Although the fine print isn’t available to us, Karl Bode at Broadband Reports notes the documents he’s seen indicate no hidden usage cap, like AT&T’s formerly advertised “unlimited” plans that were limited to 5GB in the fine print.

Broadband Reports ran an exclusive story this morning breaking the news about Verizon's new data plans.

Still, for customers pushed into purchasing a data plan they may not want, it’s another case of Internet Overcharging.  That’s particularly true with Verizon, which claims to be a proponent of “paying for what you use,” yet still doesn’t offer all of their customers that option.  Instead, customers who don’t want to pony up $29.99 a month (or don’t have to because they don’t own a smartphone) are stuck paying for overpriced “pay as you go” plans or a paltry 25MB plan priced not to sell.  Even their “unlimited” plan may not last for long.  As Verizon Wireless works towards their 4G network launch, unlimited pricing may never be a part of it.
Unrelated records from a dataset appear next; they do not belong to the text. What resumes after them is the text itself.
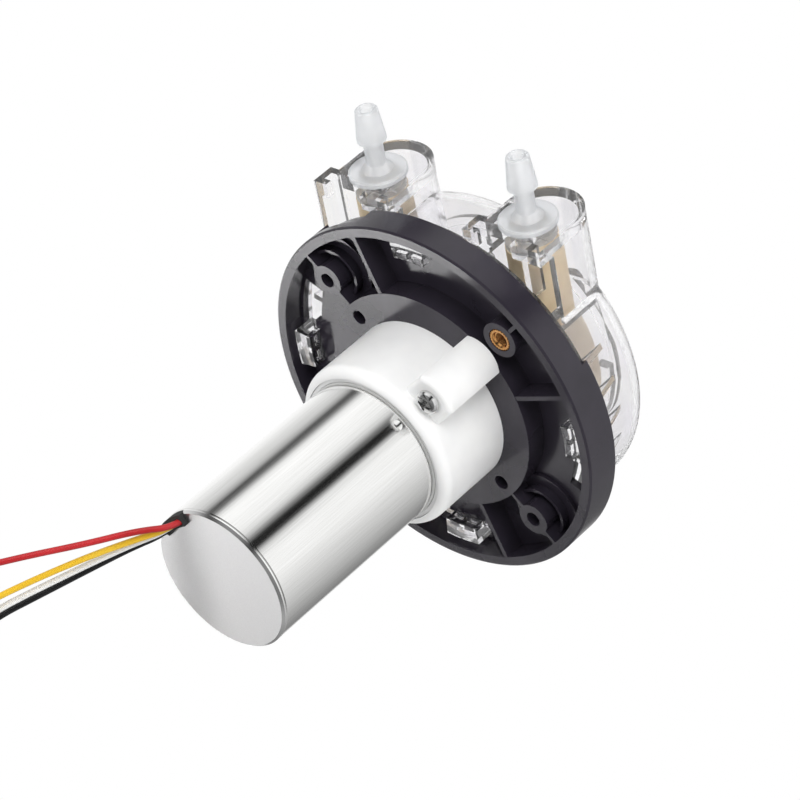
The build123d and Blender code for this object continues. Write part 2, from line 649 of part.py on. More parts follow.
with BuildPart() as rotor_screw:
    head_seat = PLATE_FRONT + ROTOR_PLATE_T - ROTOR_HEAD_SINK
    with BuildSketch(station(-head_seat)):
        Circle(ROTOR_HEAD_R)
    extrude(amount=ROTOR_HEAD_SINK)
    with BuildSketch(station(-head_seat)):
        Circle(ROTOR_SCREW_R)
    extrude(amount=-ROTOR_SCREW_LENGTH)
finish("rotor_screw", rotor_screw.part)

# ---- output shaft and carrier -------------------------------------------------------------
with BuildPart() as output_shaft:
    with BuildSketch(station(CARRIER_END)):
        Circle(SHAFT_R)
    extrude(amount=CARRIER_END + PLATE_FRONT - 0.2)
    with BuildSketch(station(-PLATE_FRONT)):
        Circle(ROTOR_SCREW_R + 0.02)
    extrude(amount=-ROTOR_SCREW_LENGTH, mode=Mode.SUBTRACT)
finish("output_shaft", output_shaft.part)

PLANET_TURNS = tuple(90 + 120 * index for index in range(3))
with BuildPart() as planet_carrier:
    with BuildSketch(station(CARRIER_END)):
        Circle(CARRIER_R)
        Circle(SHAFT_R + 0.01, mode=Mode.SUBTRACT)
    extrude(amount=CARRIER_T)
    with BuildSketch(station(CARRIER_END)):
        with PolarLocations(GEAR_ORBIT, 3, PLANET_TURNS[0]):
            Circle(PIN_R)
    extrude(amount=-(GEAR_END - CARRIER_END))
finish("planet_carrier", planet_carrier.part)

# ---- gears --------------------------------------------------------------------------------
PRESSURE = radians(20)
ADDENDUM = 0.8 * MODULE
DEDENDUM = 1.05 * MODULE


def involute(angle):
    """Return the involute of an angle."""
    return tan(angle) - angle


def tooth_points(teeth, root, tip, thick, turn):
    """List the points of a gear outline: four per flank, from root to tip and back."""
    pitch = MODULE * teeth / 2
    base = pitch * cos(PRESSURE)
    radii = [max(root, base) + (tip - max(root, base)) * step / 3 for step in range(4)]
    points = []
    for index in range(teeth):
        middle = radians(turn) + 2 * pi * index / teeth
        flank = []
        for radius in radii:
            pressure = 0 if radius <= base else atan2(sqrt(radius**2 - base**2), base)
            half = thick / 2 / pitch + involute(PRESSURE) - involute(pressure)
            flank.append((radius, half))
        if root < base:
            flank.insert(0, (root, flank[0][1]))
        points += [(r * cos(middle - half), r * sin(middle - half)) for r, half in flank]
        points += [(r * cos(middle + half), r * sin(middle + half)) for r, half in reversed(flank)]
    return points


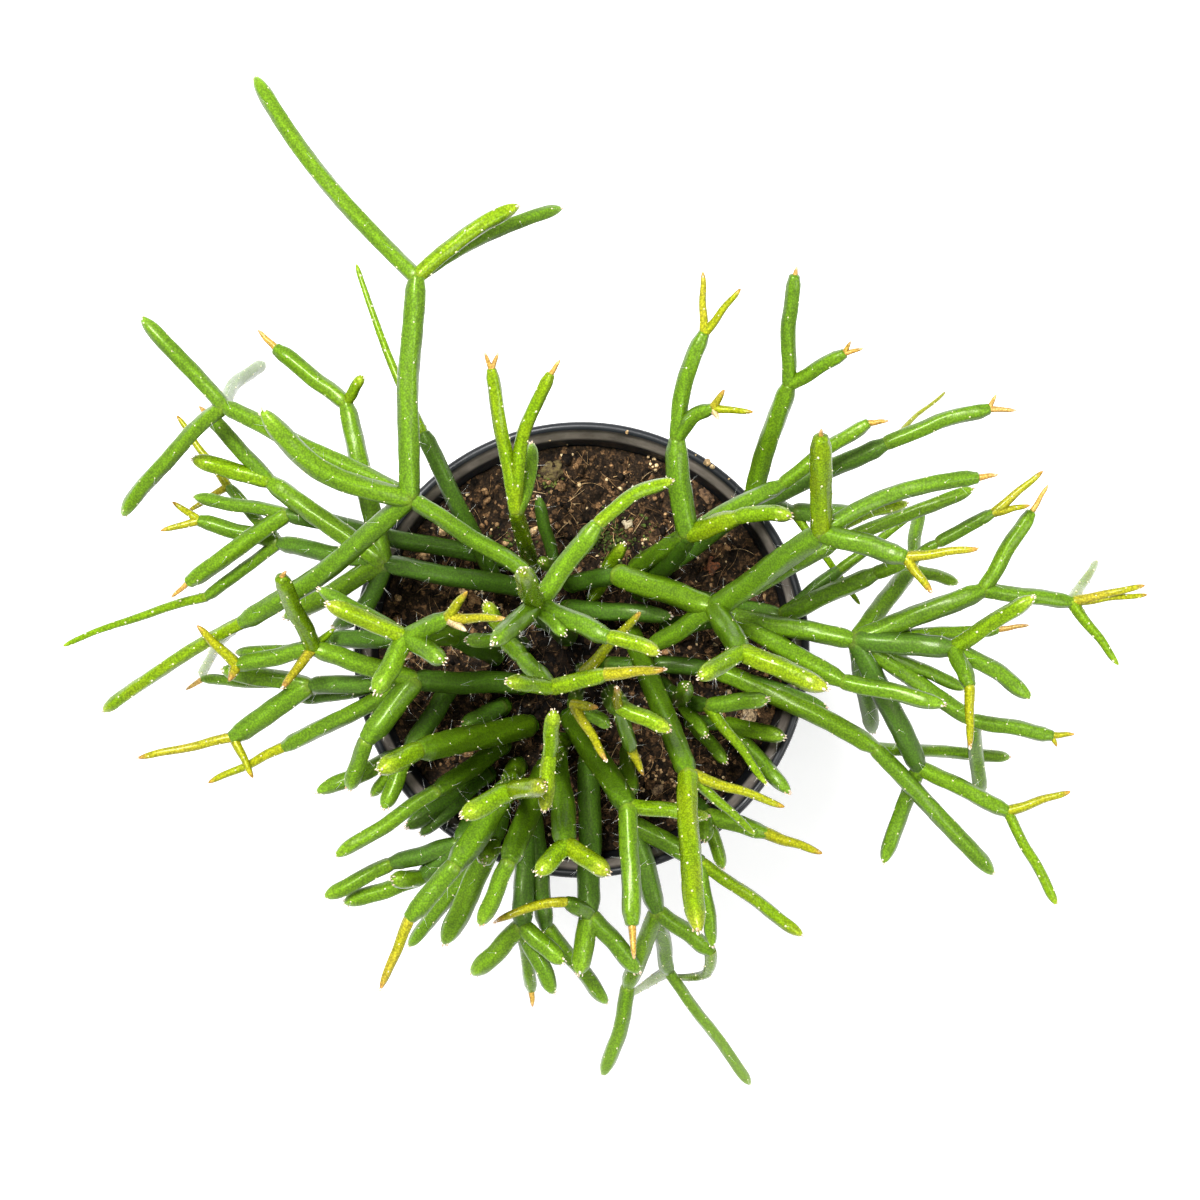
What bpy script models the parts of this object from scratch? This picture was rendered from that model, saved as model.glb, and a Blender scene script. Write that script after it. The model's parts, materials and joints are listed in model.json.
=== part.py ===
# Mistletoe cactus in its pot: a black nursery pot, its mix with loose bits, and the rooted stems.
# Metres, +Z up. The origin is on the pot's axis, on the flat base that it stands on.
import math

import bmesh
import bpy
import numpy as np
from mathutils import Vector, noise

MM = 0.001

# Pot, in millimetres as all that follows
POT_HEIGHT = 95.0
LIP_RADIUS = 60.0
COLLAR_DEPTH = 11.0
BASE_RADIUS = 42.0
WALL = 1.2
FLOOR = 2.4
LEDGE_HEIGHT = POT_HEIGHT - 9.0
POT_SIDES = 36
DRAIN_COUNT = 8
DRAIN_RADIUS = 4.0
DRAIN_RING = 29.0
BASE_BEVEL = 1.0
SHOULDER_INSET = 2.8
SHOULDER_RISE = 0.4
LEDGE_INSET = 4.3
LEDGE_SLOPE = 0.8
# How far the corners of the rolled lip lie inside its greatest radius, and below the top
LIP_SECTION = [(1.2, 2.4), (0.2, 1.7), (0.0, 0.9), (0.4, 0.2), (1.0, 0.0), (1.7, 0.6)]
CREASE = 35.0
OVERCUT = 1.0

# Mix
GAP = 0.3
SOIL_DROP = 11.5
SOIL_RADIUS = 54.1
SOIL_BUMP = 0.8
SOIL_PATCH = 9.0
SOIL_RINGS = 5
PEG_DEPTH = 12.0
PEG_SIDES = 7
BIT_SIDES = 7
BIT_WOBBLE = 0.16
BIT_WAVE = 3.1
# Each layer of a loose bit: its height and its width as shares of the whole, and the side it is on
BIT_LAYERS = ((-0.45, 0.7, -1), (0.05, 1.0, 0), (0.55, 0.66, 1))

# Where the plant is seen from, and how it is rooted
EYE_HEIGHT = 850.0
EYE_X = 4.9
EYE_Y = 13.2
ROOT_RISE = 4.5

# How the shoots make room for each other
CLEARANCE = 1.0
SETTLE_ROUNDS = 260
PULL_ROUNDS = 182
PAIR_ROUNDS = 25
SAMPLE_STEP = 2.5
NEAR = 7.0
SIDE_SHARE = 0.35
EASE = 0.45
PULL_BACK = 0.03
NUDGE = 0.01
OVERPUSH = 0.05
LEAST_WEIGHT = 0.2
OVER_GROUND = 0.6
OVER_MIX = 0.5
OVER_RIM = 0.7
RIM_MARGIN = 0.8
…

The Verizon Wireless documents explain what’s really happening here when it instructs employees pushing data plans to up-sell customers: “think of how dissatisfied they would be if they received their bill with excessive Pay As You Go charges!”  That is a powerful tool to motivate customers to choose a more expensive plan they may not need or want, just to protect themselves from the nasty surprise of an enormous bill at the end of the month.

With the evolving wireless phone marketplace now opening up new options for consumers to bypass the wireless company’s own products and services, overcharging consumers for accessing competitors’ products on their network guarantees a nice payday for Verizon Wireless no matter how you use your phone.

It’s why year after year, despite an increasing number of minutes thrown into your plan’s bucket, your cell phone bill never seems to actually decrease.  After all of the additional add-ons, surcharges, and fees attached to the bill, it has become easier than ever to approach $100 a month for cell phone service in the United States.